In 1902, when milk chocolate was introduced, the Five Boys image became irretrievably connected with the famous bar The original images showed Lindsay in a sailor suit but in 1935, his outfit was rather clumsily updated into a striped jersey. Fry's was surprised to find Lindsay still alive in 1962 - but not half so surprised as Lindsay was to discover his boyhood features were still decorating chocolate bars 76 years on.

Five Boys wasn't the first or the last of the famous Fry's chocolate brands, of course. The sweet freak's favourite, Fry's Chocolate Cream, first tickled palates as far back as 1866. Turkish Delight followed in 1914, Crunchie in 1919, and all are still favourites today although Fry's is now part of the Cadbury Schweppes empire.
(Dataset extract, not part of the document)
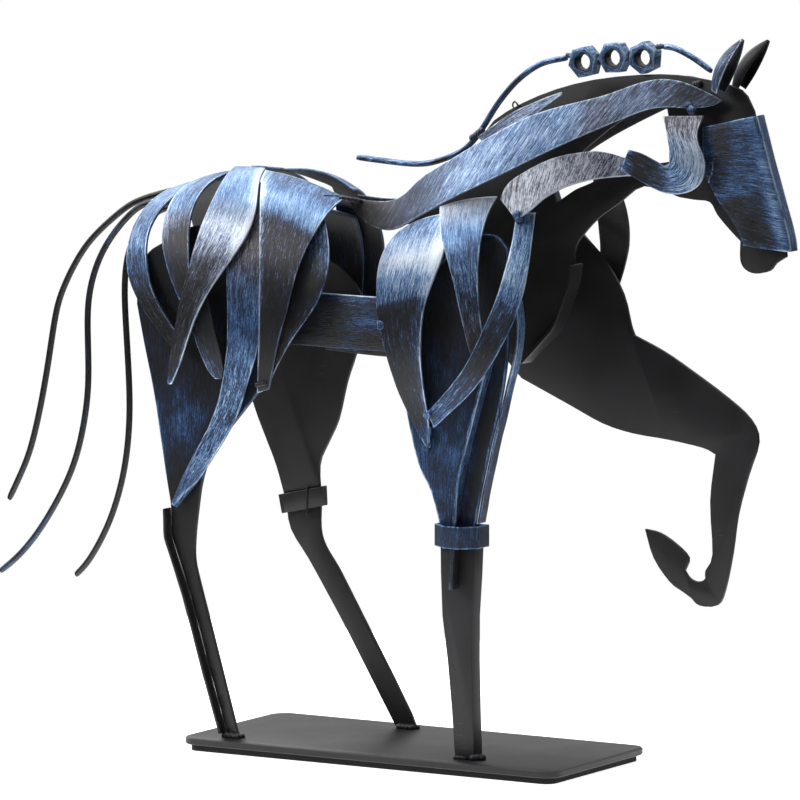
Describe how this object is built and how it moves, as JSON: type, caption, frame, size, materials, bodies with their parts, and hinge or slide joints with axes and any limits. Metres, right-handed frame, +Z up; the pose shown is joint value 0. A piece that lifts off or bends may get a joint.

Fry's have been connected with Bristol from the reign of George II. Joseph Fry a Quaker apothecary based in Small Street, made his own chocolate which he was advertising as early as 1756. He also bought the patent of a water engine developed by Bristol inventor Walter Churchman to make fine chocolate, but it was his grandsons who set up J. S. Fry and Sons.

The company had eight plants in Bristol, including one in The Pithay which sent a delicious smell of chocolate wafting over the old Castle Street shopping area. Fry's moved to their wonderful new green field factory at Somerdale, near Keynsham, some 70 years ago.
Early Greyhound coach travel
Fact 105: The world's first express coach service

'A Bristol coach company introduced the world's first express coach service, linking Bristol with London. Travel back in time to the days of Greyhound and Morning Star' The Greyhound coach that zoomed passengers from Bristol to London in a mere eight hours in 1925, was the first to make the through run since coaches were pulled by horses. Greyhound was one of a number of coach companies competing aggressively for the growing market for long distance travel, and it scored a major coup with its fast London run.

Just £1 return for the longest through route ever attempted to a timetable. These were no mere people carriers but what the company called 'Luxurious travelling parlours', albeit with solid tyres and a speed limit of 20 mph. These long distance coaches were first tested along Ladies Mile on the Downs by placing three tumblers of water in the gangway. If no water was spilled, the coach was accepted.

One of the first drivers on the route, Ted Bryant, recalled leaving Bristol at 11 a.m. and getting into Hammersmith London after seven that night. 'But they were really beautiful buses and everyone was so helpful and polite. In those early days, we had quite aristocratic passengers'. Ted also took out the first Bristol bus to be equipped with a radio, as far back as 1926. It worked well when the bus was standing still but reception vanished on the move.

Trips weren't always incident free either - inspector Bill Lander remembered being delayed in Calne when a pig escaped from the bacon factory and became caught beneath the hot exhaust pipe. On another occasion, the radiator boiled over and passengers had to carry cans of water from a nearby RAF station. Greyhound ran two coaches a day to London, leaving at 9 am. and 11 a.m. via Bath, Marlborough, Newbury, Reading and Maidenhead. The earlier one travelled via Chippenham and stopped for refreshments at Newbury The second went via Devizes and had a break at Hungerford Wiltshire.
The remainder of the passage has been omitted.